What is required: Say how many lines include the word "materials". Reply with nothing but the number.

Collected material:
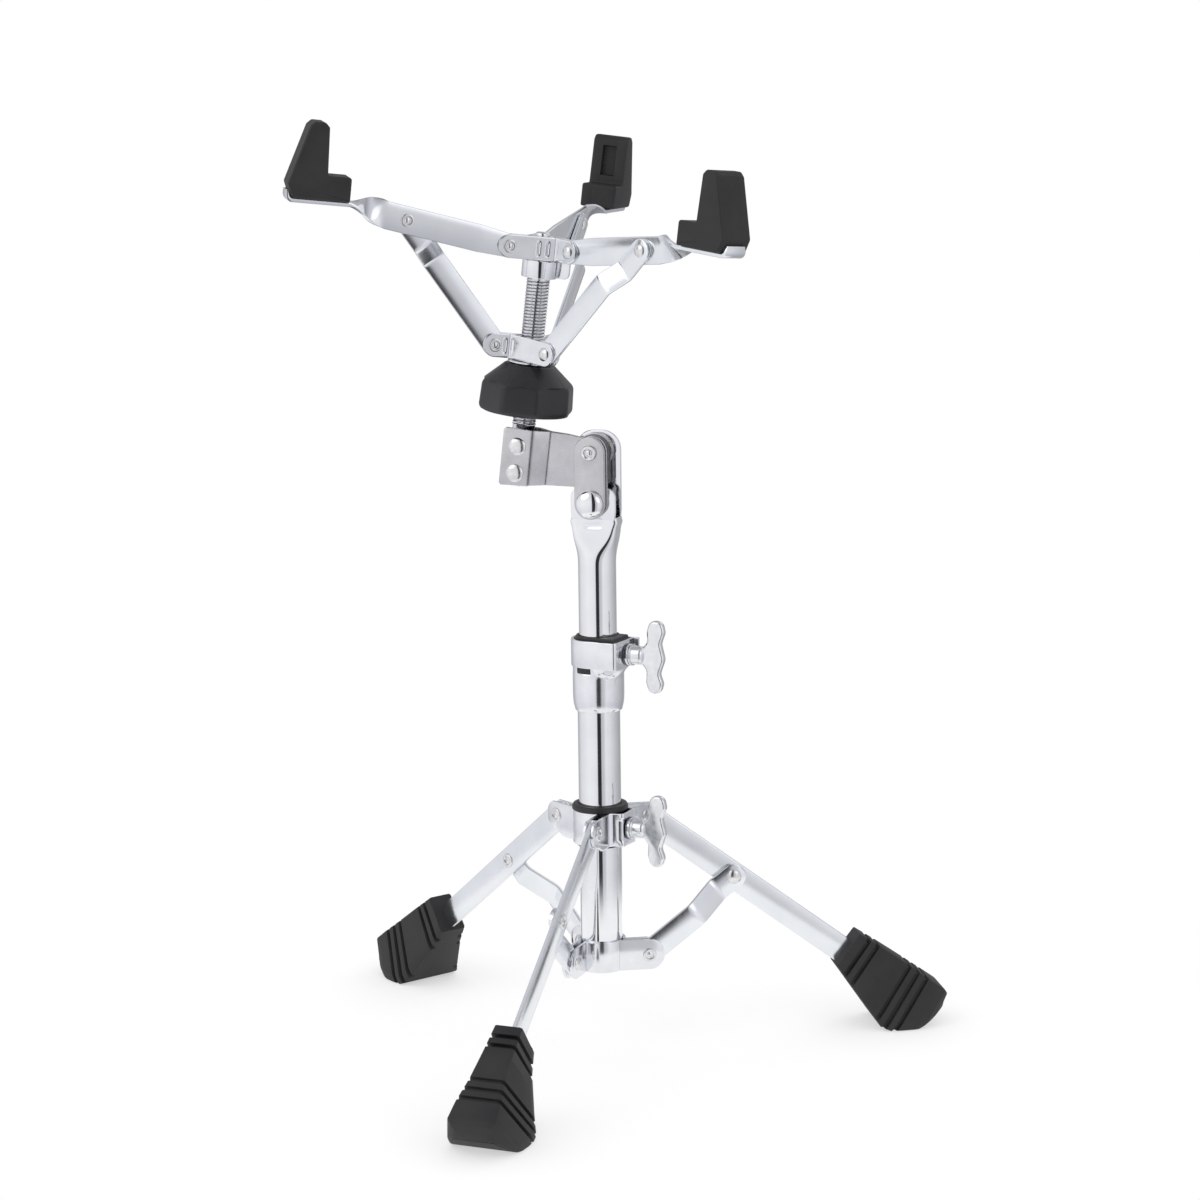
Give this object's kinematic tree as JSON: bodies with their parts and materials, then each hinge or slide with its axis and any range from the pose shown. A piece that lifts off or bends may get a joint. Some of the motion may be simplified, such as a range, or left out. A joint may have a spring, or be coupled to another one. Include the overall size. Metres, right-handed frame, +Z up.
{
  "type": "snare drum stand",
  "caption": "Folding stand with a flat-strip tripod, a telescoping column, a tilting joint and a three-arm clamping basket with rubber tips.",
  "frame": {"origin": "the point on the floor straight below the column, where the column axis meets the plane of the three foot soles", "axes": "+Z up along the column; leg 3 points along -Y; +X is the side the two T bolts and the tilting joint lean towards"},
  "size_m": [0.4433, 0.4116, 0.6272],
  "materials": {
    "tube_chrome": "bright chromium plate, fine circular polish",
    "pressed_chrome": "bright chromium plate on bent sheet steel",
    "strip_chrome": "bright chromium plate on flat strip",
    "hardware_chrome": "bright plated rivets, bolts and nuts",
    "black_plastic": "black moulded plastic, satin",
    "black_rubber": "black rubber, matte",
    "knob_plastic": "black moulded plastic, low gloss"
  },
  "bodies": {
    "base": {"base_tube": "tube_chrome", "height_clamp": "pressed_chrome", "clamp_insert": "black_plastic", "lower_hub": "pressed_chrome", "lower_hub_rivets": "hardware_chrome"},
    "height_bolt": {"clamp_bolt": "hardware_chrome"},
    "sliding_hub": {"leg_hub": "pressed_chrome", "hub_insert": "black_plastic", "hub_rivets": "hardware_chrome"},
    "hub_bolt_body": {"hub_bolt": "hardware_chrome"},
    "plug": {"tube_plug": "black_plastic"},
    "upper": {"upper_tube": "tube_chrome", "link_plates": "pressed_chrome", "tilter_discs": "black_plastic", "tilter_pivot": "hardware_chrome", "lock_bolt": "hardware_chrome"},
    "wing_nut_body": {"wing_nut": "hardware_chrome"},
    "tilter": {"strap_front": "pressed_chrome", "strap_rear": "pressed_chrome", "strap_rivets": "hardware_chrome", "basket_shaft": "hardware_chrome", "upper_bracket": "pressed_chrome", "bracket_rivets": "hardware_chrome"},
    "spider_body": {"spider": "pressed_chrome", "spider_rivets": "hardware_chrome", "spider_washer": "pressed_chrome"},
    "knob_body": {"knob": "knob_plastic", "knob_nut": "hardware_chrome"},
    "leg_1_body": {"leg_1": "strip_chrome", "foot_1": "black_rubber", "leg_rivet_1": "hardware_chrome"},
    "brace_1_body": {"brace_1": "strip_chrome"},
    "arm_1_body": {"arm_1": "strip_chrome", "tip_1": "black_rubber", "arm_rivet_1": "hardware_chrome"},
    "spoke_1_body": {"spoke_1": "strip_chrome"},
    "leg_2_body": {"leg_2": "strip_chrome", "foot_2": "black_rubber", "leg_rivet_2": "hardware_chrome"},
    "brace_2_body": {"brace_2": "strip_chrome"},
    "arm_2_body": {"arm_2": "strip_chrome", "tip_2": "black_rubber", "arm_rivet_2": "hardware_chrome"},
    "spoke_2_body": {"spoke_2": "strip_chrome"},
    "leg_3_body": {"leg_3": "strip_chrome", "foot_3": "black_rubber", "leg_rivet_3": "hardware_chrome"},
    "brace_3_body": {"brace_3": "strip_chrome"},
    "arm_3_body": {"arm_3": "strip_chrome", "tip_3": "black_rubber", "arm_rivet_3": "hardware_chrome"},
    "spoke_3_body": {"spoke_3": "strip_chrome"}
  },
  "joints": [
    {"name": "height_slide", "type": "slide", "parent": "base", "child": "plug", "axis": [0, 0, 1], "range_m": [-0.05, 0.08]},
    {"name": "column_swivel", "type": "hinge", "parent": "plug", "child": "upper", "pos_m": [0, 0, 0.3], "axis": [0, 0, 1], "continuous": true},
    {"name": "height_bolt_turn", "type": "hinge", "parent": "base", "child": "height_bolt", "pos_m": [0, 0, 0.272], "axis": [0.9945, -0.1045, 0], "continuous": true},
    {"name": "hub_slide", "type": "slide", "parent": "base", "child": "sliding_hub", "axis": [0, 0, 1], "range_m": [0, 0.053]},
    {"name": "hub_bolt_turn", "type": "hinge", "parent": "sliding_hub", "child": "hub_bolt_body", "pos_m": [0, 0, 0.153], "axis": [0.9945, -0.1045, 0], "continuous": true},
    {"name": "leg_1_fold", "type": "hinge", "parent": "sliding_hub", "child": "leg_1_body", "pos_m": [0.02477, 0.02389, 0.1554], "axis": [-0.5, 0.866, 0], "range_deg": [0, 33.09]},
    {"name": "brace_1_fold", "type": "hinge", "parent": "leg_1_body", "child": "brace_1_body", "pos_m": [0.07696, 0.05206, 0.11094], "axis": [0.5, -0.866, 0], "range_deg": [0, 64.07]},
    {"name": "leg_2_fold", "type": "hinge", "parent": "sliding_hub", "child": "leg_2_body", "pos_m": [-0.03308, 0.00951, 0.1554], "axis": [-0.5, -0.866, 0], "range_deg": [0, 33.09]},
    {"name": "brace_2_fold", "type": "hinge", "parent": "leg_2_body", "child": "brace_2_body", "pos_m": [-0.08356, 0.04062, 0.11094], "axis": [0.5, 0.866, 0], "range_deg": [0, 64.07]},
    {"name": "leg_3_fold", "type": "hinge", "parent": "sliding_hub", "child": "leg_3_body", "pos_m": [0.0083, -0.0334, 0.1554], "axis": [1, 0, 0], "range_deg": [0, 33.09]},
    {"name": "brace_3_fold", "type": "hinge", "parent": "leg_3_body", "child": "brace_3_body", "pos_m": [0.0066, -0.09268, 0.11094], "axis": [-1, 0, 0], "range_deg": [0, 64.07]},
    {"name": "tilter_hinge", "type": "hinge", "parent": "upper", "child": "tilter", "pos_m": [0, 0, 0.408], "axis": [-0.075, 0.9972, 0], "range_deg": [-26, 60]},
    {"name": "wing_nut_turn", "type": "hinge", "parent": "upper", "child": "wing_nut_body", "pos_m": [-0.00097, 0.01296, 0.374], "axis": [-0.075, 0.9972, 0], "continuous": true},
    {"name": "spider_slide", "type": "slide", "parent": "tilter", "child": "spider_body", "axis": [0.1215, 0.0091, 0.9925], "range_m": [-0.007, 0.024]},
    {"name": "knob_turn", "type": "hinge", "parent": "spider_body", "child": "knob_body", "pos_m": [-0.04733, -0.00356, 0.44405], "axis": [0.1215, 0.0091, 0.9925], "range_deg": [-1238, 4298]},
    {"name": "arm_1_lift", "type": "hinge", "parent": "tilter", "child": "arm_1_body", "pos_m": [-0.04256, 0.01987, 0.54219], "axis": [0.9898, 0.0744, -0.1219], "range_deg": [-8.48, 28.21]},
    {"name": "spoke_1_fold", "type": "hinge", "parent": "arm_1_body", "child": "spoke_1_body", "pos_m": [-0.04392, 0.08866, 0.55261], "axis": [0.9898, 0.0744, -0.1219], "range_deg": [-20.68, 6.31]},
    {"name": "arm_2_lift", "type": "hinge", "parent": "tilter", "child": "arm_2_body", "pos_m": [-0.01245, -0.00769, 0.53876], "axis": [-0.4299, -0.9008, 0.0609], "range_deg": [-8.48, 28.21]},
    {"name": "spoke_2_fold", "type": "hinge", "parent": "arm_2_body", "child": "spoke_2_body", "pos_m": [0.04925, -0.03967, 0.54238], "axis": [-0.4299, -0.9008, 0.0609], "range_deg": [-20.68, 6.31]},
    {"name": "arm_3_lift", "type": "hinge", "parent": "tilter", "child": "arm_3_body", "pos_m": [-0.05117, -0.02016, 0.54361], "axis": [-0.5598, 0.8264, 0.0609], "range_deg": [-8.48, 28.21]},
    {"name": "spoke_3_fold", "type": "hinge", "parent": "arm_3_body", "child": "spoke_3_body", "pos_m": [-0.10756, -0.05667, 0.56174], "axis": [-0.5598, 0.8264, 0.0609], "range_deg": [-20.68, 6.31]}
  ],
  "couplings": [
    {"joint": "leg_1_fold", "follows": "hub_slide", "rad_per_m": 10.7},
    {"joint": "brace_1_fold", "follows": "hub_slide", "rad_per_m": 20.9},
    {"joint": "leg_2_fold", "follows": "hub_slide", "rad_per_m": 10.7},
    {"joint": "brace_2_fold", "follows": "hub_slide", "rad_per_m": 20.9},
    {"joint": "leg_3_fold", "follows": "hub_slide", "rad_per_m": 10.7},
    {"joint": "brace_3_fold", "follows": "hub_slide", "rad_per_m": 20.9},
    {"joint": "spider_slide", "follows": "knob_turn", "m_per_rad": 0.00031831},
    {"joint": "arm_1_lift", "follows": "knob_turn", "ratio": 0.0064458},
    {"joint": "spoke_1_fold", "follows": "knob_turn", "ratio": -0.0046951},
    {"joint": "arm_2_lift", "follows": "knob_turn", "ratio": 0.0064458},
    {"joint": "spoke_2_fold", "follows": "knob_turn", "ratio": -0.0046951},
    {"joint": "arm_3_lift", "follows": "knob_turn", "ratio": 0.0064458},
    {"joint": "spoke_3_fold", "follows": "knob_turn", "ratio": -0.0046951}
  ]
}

Result: 2